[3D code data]
########

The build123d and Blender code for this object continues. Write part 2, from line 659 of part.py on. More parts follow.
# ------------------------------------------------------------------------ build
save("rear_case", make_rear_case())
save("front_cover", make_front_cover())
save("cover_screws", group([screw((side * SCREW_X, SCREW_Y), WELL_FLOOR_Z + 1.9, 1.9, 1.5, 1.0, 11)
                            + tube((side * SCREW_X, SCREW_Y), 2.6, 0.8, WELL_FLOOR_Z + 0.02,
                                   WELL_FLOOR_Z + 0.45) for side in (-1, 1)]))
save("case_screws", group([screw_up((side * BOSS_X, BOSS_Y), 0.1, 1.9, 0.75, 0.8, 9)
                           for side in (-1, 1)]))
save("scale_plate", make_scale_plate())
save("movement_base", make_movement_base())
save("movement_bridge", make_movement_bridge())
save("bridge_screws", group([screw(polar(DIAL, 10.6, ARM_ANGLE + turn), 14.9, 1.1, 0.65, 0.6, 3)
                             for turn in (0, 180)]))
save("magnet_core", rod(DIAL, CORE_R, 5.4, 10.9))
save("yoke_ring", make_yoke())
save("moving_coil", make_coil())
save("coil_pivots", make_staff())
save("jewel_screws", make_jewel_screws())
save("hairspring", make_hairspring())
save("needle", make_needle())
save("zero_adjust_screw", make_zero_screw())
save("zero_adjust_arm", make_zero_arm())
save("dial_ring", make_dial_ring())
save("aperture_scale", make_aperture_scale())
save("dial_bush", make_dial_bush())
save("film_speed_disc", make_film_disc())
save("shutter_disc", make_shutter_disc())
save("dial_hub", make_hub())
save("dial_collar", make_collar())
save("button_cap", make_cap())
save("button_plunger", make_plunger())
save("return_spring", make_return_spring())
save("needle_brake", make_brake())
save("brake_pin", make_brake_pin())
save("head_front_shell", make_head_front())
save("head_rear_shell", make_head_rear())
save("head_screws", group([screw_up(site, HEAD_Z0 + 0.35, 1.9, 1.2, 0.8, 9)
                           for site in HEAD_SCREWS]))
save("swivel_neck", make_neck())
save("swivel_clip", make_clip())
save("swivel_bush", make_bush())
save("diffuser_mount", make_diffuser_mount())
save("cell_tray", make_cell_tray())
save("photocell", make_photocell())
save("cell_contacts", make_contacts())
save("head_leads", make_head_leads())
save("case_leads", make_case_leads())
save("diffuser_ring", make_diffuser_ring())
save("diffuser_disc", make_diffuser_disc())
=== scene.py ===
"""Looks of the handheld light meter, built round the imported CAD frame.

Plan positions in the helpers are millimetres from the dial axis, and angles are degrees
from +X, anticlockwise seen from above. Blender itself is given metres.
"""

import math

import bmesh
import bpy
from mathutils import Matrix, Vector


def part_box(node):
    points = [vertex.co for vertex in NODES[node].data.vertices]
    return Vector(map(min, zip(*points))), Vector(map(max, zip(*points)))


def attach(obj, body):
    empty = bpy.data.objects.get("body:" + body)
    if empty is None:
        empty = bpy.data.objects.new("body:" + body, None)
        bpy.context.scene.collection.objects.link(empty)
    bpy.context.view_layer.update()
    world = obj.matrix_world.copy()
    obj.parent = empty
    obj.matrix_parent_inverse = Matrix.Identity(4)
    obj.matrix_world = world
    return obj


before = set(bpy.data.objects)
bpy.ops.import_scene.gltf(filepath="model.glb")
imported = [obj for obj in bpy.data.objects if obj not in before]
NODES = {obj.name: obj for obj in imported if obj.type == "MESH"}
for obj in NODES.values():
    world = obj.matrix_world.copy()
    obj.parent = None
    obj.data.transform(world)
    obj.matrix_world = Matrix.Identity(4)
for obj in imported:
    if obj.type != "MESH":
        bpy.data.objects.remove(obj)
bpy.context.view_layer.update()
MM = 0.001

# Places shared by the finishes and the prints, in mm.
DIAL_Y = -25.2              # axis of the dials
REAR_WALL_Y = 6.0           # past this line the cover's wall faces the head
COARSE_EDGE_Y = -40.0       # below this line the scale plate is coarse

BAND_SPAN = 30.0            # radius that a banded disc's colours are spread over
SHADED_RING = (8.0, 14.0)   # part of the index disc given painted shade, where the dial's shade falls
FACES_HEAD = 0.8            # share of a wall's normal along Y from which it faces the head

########

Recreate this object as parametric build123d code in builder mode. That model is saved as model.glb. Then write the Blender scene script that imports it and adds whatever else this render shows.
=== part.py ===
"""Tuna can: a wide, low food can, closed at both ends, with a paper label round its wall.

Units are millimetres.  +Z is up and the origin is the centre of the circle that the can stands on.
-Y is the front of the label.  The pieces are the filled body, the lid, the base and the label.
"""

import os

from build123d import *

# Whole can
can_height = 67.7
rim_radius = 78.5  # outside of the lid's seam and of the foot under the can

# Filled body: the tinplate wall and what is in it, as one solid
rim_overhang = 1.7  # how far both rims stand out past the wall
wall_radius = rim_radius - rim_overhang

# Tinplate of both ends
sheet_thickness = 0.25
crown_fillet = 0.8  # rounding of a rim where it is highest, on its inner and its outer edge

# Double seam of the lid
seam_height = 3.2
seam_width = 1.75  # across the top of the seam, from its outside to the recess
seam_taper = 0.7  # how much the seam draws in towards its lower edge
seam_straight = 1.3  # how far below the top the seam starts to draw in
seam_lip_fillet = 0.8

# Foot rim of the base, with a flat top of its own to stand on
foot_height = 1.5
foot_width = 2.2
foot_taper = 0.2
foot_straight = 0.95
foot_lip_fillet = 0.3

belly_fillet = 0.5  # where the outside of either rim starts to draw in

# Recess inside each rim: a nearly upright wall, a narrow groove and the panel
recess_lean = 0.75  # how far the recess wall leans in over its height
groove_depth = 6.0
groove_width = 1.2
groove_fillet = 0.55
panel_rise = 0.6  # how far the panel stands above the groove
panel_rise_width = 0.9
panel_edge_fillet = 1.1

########

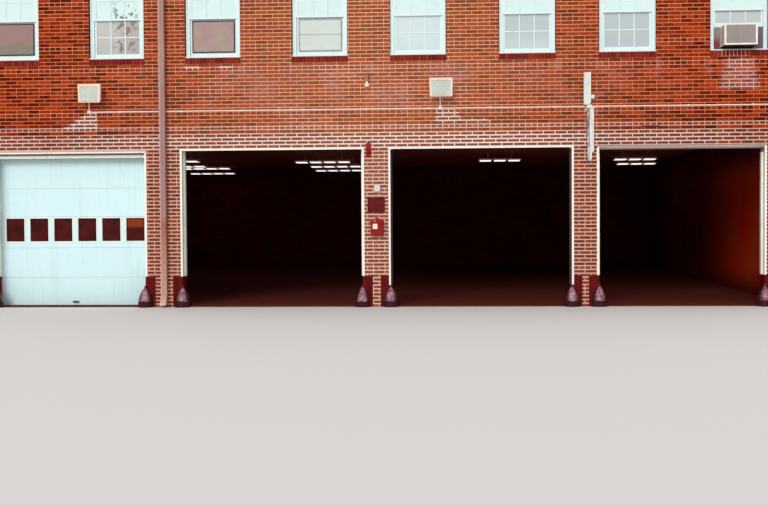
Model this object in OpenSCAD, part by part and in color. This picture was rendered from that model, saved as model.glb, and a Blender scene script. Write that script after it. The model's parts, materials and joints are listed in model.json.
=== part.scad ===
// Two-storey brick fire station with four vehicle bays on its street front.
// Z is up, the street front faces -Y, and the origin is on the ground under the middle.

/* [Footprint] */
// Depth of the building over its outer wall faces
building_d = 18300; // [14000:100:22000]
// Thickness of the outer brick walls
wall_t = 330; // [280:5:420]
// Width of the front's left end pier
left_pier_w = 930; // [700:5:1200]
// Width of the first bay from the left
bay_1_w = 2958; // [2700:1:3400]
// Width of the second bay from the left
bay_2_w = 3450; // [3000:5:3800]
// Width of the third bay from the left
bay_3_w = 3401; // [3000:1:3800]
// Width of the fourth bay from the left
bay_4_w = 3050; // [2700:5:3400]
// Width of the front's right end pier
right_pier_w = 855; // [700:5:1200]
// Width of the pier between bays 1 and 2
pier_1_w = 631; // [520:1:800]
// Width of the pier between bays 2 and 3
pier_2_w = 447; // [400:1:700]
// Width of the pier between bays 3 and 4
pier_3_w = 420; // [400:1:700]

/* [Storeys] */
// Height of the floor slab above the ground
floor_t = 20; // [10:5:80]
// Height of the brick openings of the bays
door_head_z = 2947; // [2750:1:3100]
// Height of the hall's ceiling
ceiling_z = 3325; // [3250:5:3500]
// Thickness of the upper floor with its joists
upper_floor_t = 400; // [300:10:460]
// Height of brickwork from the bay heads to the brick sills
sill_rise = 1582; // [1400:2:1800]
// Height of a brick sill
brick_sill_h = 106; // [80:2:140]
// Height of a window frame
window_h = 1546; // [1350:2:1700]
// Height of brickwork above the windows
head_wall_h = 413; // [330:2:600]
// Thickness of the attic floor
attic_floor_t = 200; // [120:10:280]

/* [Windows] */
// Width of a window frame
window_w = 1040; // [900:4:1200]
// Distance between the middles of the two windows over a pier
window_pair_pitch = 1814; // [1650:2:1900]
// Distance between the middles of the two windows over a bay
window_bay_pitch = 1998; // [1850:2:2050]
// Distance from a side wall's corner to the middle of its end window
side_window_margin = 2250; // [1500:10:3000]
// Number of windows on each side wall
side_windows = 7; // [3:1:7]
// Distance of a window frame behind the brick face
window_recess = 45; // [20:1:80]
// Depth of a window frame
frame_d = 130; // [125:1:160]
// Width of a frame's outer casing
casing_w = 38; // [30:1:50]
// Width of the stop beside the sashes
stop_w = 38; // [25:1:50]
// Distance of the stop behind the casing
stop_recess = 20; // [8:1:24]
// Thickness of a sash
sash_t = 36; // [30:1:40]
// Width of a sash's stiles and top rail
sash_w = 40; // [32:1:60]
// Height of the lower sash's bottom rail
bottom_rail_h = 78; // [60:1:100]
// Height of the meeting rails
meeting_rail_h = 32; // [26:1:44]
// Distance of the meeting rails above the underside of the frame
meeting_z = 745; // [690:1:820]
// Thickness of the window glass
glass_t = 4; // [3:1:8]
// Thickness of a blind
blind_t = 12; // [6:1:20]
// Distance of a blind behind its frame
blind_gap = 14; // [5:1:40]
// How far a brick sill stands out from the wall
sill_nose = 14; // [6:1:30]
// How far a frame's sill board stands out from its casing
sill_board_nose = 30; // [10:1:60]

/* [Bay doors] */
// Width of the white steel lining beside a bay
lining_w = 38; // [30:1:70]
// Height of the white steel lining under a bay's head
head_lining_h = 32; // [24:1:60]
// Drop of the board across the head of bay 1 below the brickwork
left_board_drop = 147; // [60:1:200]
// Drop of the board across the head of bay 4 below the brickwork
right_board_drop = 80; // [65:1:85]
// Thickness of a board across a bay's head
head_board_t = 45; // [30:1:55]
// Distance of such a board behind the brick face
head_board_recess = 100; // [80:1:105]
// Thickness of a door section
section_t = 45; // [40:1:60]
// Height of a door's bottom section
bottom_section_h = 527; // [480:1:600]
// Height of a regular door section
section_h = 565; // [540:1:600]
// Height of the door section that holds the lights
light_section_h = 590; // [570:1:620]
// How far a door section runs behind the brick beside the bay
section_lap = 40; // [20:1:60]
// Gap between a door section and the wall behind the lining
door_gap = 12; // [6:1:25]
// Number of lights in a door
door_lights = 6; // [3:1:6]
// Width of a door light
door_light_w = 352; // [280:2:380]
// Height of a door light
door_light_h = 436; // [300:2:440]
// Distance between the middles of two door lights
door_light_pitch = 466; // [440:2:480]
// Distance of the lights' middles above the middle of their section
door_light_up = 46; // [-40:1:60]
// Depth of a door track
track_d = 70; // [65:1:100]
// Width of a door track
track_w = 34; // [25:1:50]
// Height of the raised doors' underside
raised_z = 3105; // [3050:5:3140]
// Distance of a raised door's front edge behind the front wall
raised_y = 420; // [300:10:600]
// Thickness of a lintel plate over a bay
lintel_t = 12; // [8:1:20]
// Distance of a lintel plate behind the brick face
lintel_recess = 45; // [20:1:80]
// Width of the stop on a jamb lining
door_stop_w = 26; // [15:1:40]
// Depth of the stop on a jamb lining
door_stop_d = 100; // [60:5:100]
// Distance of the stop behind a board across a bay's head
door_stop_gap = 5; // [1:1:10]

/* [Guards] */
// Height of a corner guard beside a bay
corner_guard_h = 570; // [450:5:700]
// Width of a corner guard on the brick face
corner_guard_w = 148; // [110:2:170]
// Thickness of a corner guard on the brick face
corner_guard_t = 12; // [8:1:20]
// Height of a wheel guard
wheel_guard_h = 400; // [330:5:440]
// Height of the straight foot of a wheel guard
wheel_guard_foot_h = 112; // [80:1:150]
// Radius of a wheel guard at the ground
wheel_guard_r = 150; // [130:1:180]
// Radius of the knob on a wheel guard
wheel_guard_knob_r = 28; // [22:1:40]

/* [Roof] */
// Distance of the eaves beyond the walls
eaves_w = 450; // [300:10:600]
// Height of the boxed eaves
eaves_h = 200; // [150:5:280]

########

### Given task
The first line to be transcribed is the one containing "Model this object", and the last is the one containing "under the middle.". Transcribe exactly those lines and nothing else.

### Exercise response
Model this object in OpenSCAD, part by part and in color. This picture was rendered from that model, saved as model.glb, and a Blender scene script. Write that script after it. The model's parts, materials and joints are listed in model.json.
=== part.scad ===
// Two-storey brick fire station with four vehicle bays on its street front.
// Z is up, the street front faces -Y, and the origin is on the ground under the middle.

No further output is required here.